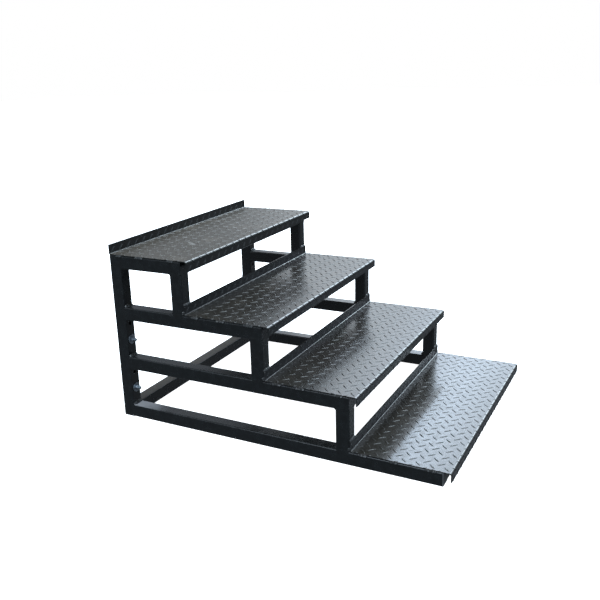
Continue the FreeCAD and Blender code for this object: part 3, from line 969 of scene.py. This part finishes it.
def scrape_mark(tree, x, y, length, width, turn):
    """Mask of one scrape: a ragged ellipse on the tread, centred at x, y and turned about Z."""
    place = add(tree, "ShaderNodeTexCoord").outputs["Object"]
    frame_of_scrape = {
        "Location": (x, y, 0.0), "Rotation": (0.0, 0.0, turn), "Scale": (length / 2, width / 2, 1.0)}
    mapping = add(tree, "ShaderNodeMapping", frame_of_scrape, {"Vector": place}, vector_type="TEXTURE")
    parts = split(tree, mapping.outputs["Vector"])
    squares = [product(tree, parts[axis], parts[axis]) for axis in ("X", "Y")]
    inside = spread(tree, arithmetic(tree, "ADD", *squares), 1.0, 0.3)
    return product(tree, inside, spread(tree, noise(tree, 220.0, 4.0, 0.7), 0.4, 0.6))


def painted_steel(name, finish, gloss, dust, everywhere=0.05, evenness=0.5, rub_mask=None, rub=0.5,
                  waves=0.6, scuffs=0.3, settled=False, scrapes=()):
    """Satin black paint with mottled gloss, dust, scuffs and rubbed edges.

    rub_mask names the mesh attribute that is 1 where boots and handling rub the paint.
    """
    material, tree, shader = new_material(name)
    skin = grouped(tree, "Paint skin", Waves=waves)
    dirt = grouped(tree, "Yard dust", Amount=dust, Everywhere=everywhere, Evenness=evenness)["Mask"]
    rubbed = grouped(tree, "Scuffs", Amount=scuffs)["Mask"]
    if rub_mask:
        mask = add(tree, "ShaderNodeAttribute", attribute_name=rub_mask).outputs["Fac"]
        broken = spread(tree, noise(tree, 130.0, 4.0, 0.65), 0.45, 0.7, 0.0, rub)
        worn = product(tree, spread(tree, mask, 0.45, 1.0), broken)
        rubbed = arithmetic(tree, "MAXIMUM", worn, rubbed)
    darker = [c * 0.75 for c in finish.paint]
    lighter = [c * 1.3 for c in finish.paint]
    paint = mixed(tree, skin["Mottle"], darker, lighter)
    paint = mixed(tree, rubbed, paint, finish.rubbed)
    paint = mixed(tree, dirt, paint, finish.dust)
    if settled:
        silt, silt_colour = settled_dirt(tree)
        paint = mixed(tree, silt, paint, silt_colour)
        dirt = arithmetic(tree, "MAXIMUM", dirt, silt)
    for scrape in scrapes:
        paint = mixed(tree, scrape_mark(tree, *scrape), paint, SCRAPED)
    tree.links.new(paint, shader.inputs["Base Color"])
    rough = spread(tree, skin["Mottle"], 0.0, 1.0, *gloss)
    rough = arithmetic(tree, "ADD", rough, product(tree, dirt, 0.6), clamp=True)
    tree.links.new(rough, shader.inputs["Roughness"])
    bumped(tree, shader, skin["Height"], 0.3, 0.5 * MM)
    return material


def zinc_plate(name, finish):
    """Bright zinc: spangled colour and gloss, with dirt in random patches."""
    material, tree, shader = new_material(name)
    spangle = spread(tree, noise(tree, 260.0, 3.0, 0.6), 0.3, 0.7)
    dirt = spread(tree, noise(tree, 90.0, 4.0, 0.65), 0.52, 0.72)
    zinc = tuple(finish.zinc)
    colour = mixed(tree, spangle, [c * 0.72 for c in zinc], [min(1.0, c * 1.15) for c in zinc])
    tree.links.new(mixed(tree, dirt, colour, (0.10, 0.09, 0.08)), shader.inputs["Base Color"])
    tree.links.new(spread(tree, dirt, 0.0, 1.0, 1.0, 0.35), shader.inputs["Metallic"])
    rough = spread(tree, spangle, 0.0, 1.0, 0.24, 0.42)
    tree.links.new(rough, shader.inputs["Roughness"])
    bumped(tree, shader, spangle, 0.2, 0.2 * MM)
    return material


def tube_paint(finish):
    """The paint that all the tubes and caps share."""
    return bpy.data.materials.get("satin_black_tubes") or painted_steel(
        "satin_black_tubes", finish, (0.20, 0.28), dust=0.02, everywhere=0.02, rub_mask="edge", scuffs=0.2,
        settled=True)


# ---- operators

class MakeTubes(bpy.types.Operator):
    """Make the painted square tubes of both side frames and the cross tubes"""

    bl_idname = "mounting_block.tubes"
    bl_label = "Tubes"

    def execute(self, context):
        sizes = context.scene.block_tubes
        paint = tube_paint(context.scene.block_finish)
        for node in TUBE_NODES:
            low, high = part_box(node)
            points, faces, mask = tube_shell(low, high, sizes)
            mesh = new_mesh(node, points, faces, {"edge": mask})
            if node.endswith("rear_post"):
                mesh = drill(mesh, (low.y + high.y) / 2, sizes)
            new_piece(f"{node}_tube", mesh, paint, [node])
        return {"FINISHED"}


class MakeCaps(bpy.types.Operator):
    """Make the plates that close the open tube ends"""

    bl_idname = "mounting_block.caps"
    bl_label = "End caps"

    def execute(self, context):
        sizes = context.scene.block_tubes
        paint = tube_paint(context.scene.block_finish)
        for node in CAP_NODES:
            points, faces, mask = cap_shell(*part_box(node), sizes)
            new_piece(f"{node}_plate", new_mesh(node, points, faces, {"edge": mask}), paint,
                      [node])
        return {"FINISHED"}


class MakeTreads(bpy.types.Operator):
    """Make the folded tear-plate treads"""

    bl_idname = "mounting_block.treads"
    bl_label = "Treads"

    def execute(self, context):
        sizes = context.scene.block_treads
        finish = context.scene.block_finish
        for level, step in enumerate(STEPS):
            paint = painted_steel(
                f"satin_black_{step}_tread", finish, (0.16, 0.21), dust=TREAD_DUST[level], evenness=0.7,
                rub_mask="lug", rub=0.3, waves=0.25, scuffs=0.2,
                scrapes=SCRAPES if step == "top" else ())
            mesh = tread_mesh(f"{step}_tread_plate", sizes, *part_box(f"{step}_tread"))
            new_piece(f"{step}_tread_plate", mesh, paint, [f"{step}_tread"])
        return {"FINISHED"}


class MakeWelds(bpy.types.Operator):
    """Make the weld beads of the frames, the cross tubes and the treads"""

    bl_idname = "mounting_block.welds"
    bl_label = "Welds"

    def execute(self, context):
        sizes = context.scene.block_welds
        paint = painted_steel(
            "satin_black_welds", context.scene.block_finish, (0.18, 0.28), dust=0.10, waves=0.0)
        for side in SIDES:
            bead_piece(f"{side}_frame_welds", side_frame_beads(side, sizes), sizes, paint)
        bead_piece("cross_tube_welds", cross_tube_beads(sizes), sizes, paint)
        for step in STEPS:
            bead_piece(f"{step}_tread_welds", tread_beads(step, sizes), sizes, paint)
        return {"FINISHED"}


class MakeFasteners(bpy.types.Operator):
    """Make the zinc-plated bolts, nuts and washers of the rear posts"""

    bl_idname = "mounting_block.fasteners"
    bl_label = "Bolts, nuts and washers"

    def execute(self, context):
        sizes = context.scene.block_fasteners
        zinc = zinc_plate("bright_zinc", context.scene.block_finish)
        places = bolt_places()
        hole = sizes.washer_hole / 2
        turns = np.random.default_rng(7).uniform(0, math.pi / 3, 2 * len(places))
        bolt_turns, nut_turns = turns[:len(places)], turns[len(places):]
        for name in ("fixing_bolts", "fixing_nuts", "head_washers", "nut_washers"):
            low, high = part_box(name)
            height = high.x - low.x
            if name == "fixing_bolts":
                shells = [bolt_shell(sizes, low.x, high.x, *pair) for pair in zip(places, bolt_turns)]
            elif name == "fixing_nuts":
                shells = [nut_shell(sizes, low.x, height, *pair) for pair in zip(places, nut_turns)]
            else:
                radius = disc_radius(name)
                shells = [washer_shell(radius, hole, height, low.x, place) for place in places]
            new_piece(f"zinc_{name}", new_mesh(name, *joined(shells)), zinc, [name])
        return {"FINISHED"}


class MakeStage(bpy.types.Operator):
    """Make the pale floor, the soft light and the camera"""

    bl_idname = "mounting_block.stage"
    bl_label = "Stage"

    def execute(self, context):
        settings = context.scene.block_stage
        half = settings.floor / 2
        mesh = bpy.data.meshes.new("floor")
        mesh.from_pydata([(-half, -half, 0), (half, -half, 0), (half, half, 0), (-half, half, 0)], [],
                         [(0, 1, 2, 3)])
        floor = bpy.data.objects.new("floor", mesh)
        context.scene.collection.objects.link(floor)
        material, _, shader = new_material("floor")
        looks = {
            "Base Color": (*settings.floor_colour, 1.0), "Roughness": 1.0, "Specular IOR Level": 0.0,
            "Emission Color": WHITE, "Emission Strength": settings.floor_glow,
        }
        for key, value in looks.items():
            shader.inputs[key].default_value = value
        mesh.materials.append(material)
        floor.visible_glossy = floor.visible_diffuse = floor.visible_shadow = False
        make_sky(context.scene, settings)
        make_camera(context.scene, settings)
        context.scene.view_settings.view_transform = "Standard"
        return {"FINISHED"}


def make_sky(scene, settings):
    """An overcast sky for the light, over dark ground, which the camera sees as plain white.

    Its tone follows 0.8 x + 0.4 z + 0.4 of a direction, which grows from the rear to the front. Trees
    cover the rear and reach further forward with height. High up, the light is half as strong again.
    """
    world = scene.world or bpy.data.worlds.new("Sky")
    scene.world = world
    world.use_nodes = True
    tree = world.node_tree
    tree.nodes.clear()
    parts = split(tree, add(tree, "ShaderNodeTexCoord").outputs["Generated"])
    slope = arithmetic(tree, "ADD", product(tree, parts["X"], 0.8), product(tree, parts["Z"], 0.4))
    place = arithmetic(tree, "ADD", slope, 0.4)
    ramp = add(tree, "ShaderNodeValToRGB", None, {"Fac": place})
    elements = ramp.color_ramp.elements
    for _ in SKY_TONES[2:]:
        elements.new(0.5)
    for element, (position, colour) in zip(elements, SKY_TONES):
        element.position = position
        element.color = (*colour, 1.0)
    slanted = arithmetic(tree, "SUBTRACT", place, product(tree, parts["Z"], 0.8))
    sky = mixed(tree, spread(tree, slanted, -0.115, -0.065), TREES, ramp.outputs["Color"])
    light = mixed(tree, spread(tree, parts["Z"], 0.0, 0.38), GROUND, sky)
    strength = product(tree, spread(tree, parts["Z"], 0.37, 0.47, 1.0, 1.5), settings.sky_strength)
    background = add(tree, "ShaderNodeBackground", None, {"Color": light, "Strength": strength})
    white = add(tree, "ShaderNodeBackground", {"Color": WHITE, "Strength": 1.0})
    seen = add(tree, "ShaderNodeLightPath").outputs["Is Camera Ray"]
    mix = add(tree, "ShaderNodeMixShader", None,
              {0: seen, 1: background.outputs["Background"], 2: white.outputs["Background"]})
    output = add(tree, "ShaderNodeOutputWorld")
    tree.links.new(mix.outputs["Shader"], output.inputs["Surface"])


def make_camera(scene, settings):
    """The camera looks across the block, turned by yaw, pitch and roll."""
    data = bpy.data.cameras.new("camera")
    data.sensor_width = 36.0
    data.lens = settings.lens
    data.shift_x = settings.shift
    camera = bpy.data.objects.new("camera", data)
    scene.collection.objects.link(camera)
    turn = (Matrix.Rotation(settings.yaw, 4, "Z") @ Matrix.Rotation(QUARTER - settings.pitch, 4, "X")
            @ Matrix.Rotation(settings.roll, 4, "Z"))
    camera.matrix_world = Matrix.Translation(settings.camera_place) @ turn
    scene.camera = camera


class BlockPanel(bpy.types.Panel):
    """Lists the mounting block's pieces and their sizes"""

    bl_idname = "VIEW3D_PT_mounting_block"
    bl_label = "Mounting block"
    bl_space_type = "VIEW_3D"
    bl_region_type = "UI"
    bl_category = "Mounting block"

    def draw(self, context):
        layout = self.layout
        for operator in OPERATORS:
            layout.operator(operator.bl_idname)
        for name in SETTINGS:
            box = layout.box()
            group = getattr(context.scene, name)
            for key in group.__annotations__:
                box.prop(group, key)


SETTINGS = {
    "block_tubes": TubeSettings,
    "block_treads": TreadSettings,
    "block_welds": WeldSettings,
    "block_fasteners": FastenerSettings,
    "block_finish": FinishSettings,
    "block_stage": StageSettings,
}
OPERATORS = (MakeTubes, MakeCaps, MakeTreads, MakeWelds, MakeFasteners, MakeStage)


def register():
    """Registers the settings, the operators and the panel."""
    for name, group in SETTINGS.items():
        bpy.utils.register_class(group)
        setattr(bpy.types.Scene, name, PointerProperty(type=group))
    for operator in OPERATORS:
        bpy.utils.register_class(operator)
    bpy.utils.register_class(BlockPanel)


def unregister():
    """Takes away what register added."""
    bpy.utils.unregister_class(BlockPanel)
    for operator in reversed(OPERATORS):
        bpy.utils.unregister_class(operator)
    for name, group in reversed(SETTINGS.items()):
        delattr(bpy.types.Scene, name)
        bpy.utils.unregister_class(group)


def main():
    register()
    bpy.ops.mounting_block.tubes()
    bpy.ops.mounting_block.caps()
    bpy.ops.mounting_block.treads()
    bpy.ops.mounting_block.welds()
    bpy.ops.mounting_block.fasteners()
    bpy.ops.mounting_block.stage()


if __name__ == "__main__":
    main()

- _Exercise description_: Return the opening line of the data and every line after it through the line containing "0.7), 0.4, 0.6))", please, exactly as written and with nothing added.

- _Expected output_:
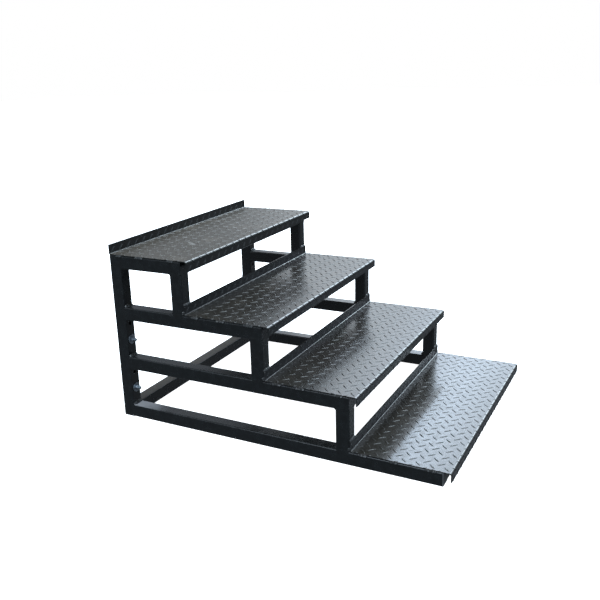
Continue the FreeCAD and Blender code for this object: part 3, from line 969 of scene.py. This part finishes it.
def scrape_mark(tree, x, y, length, width, turn):
    """Mask of one scrape: a ragged ellipse on the tread, centred at x, y and turned about Z."""
    place = add(tree, "ShaderNodeTexCoord").outputs["Object"]
    frame_of_scrape = {
        "Location": (x, y, 0.0), "Rotation": (0.0, 0.0, turn), "Scale": (length / 2, width / 2, 1.0)}
    mapping = add(tree, "ShaderNodeMapping", frame_of_scrape, {"Vector": place}, vector_type="TEXTURE")
    parts = split(tree, mapping.outputs["Vector"])
    squares = [product(tree, parts[axis], parts[axis]) for axis in ("X", "Y")]
    inside = spread(tree, arithmetic(tree, "ADD", *squares), 1.0, 0.3)
    return product(tree, inside, spread(tree, noise(tree, 220.0, 4.0, 0.7), 0.4, 0.6))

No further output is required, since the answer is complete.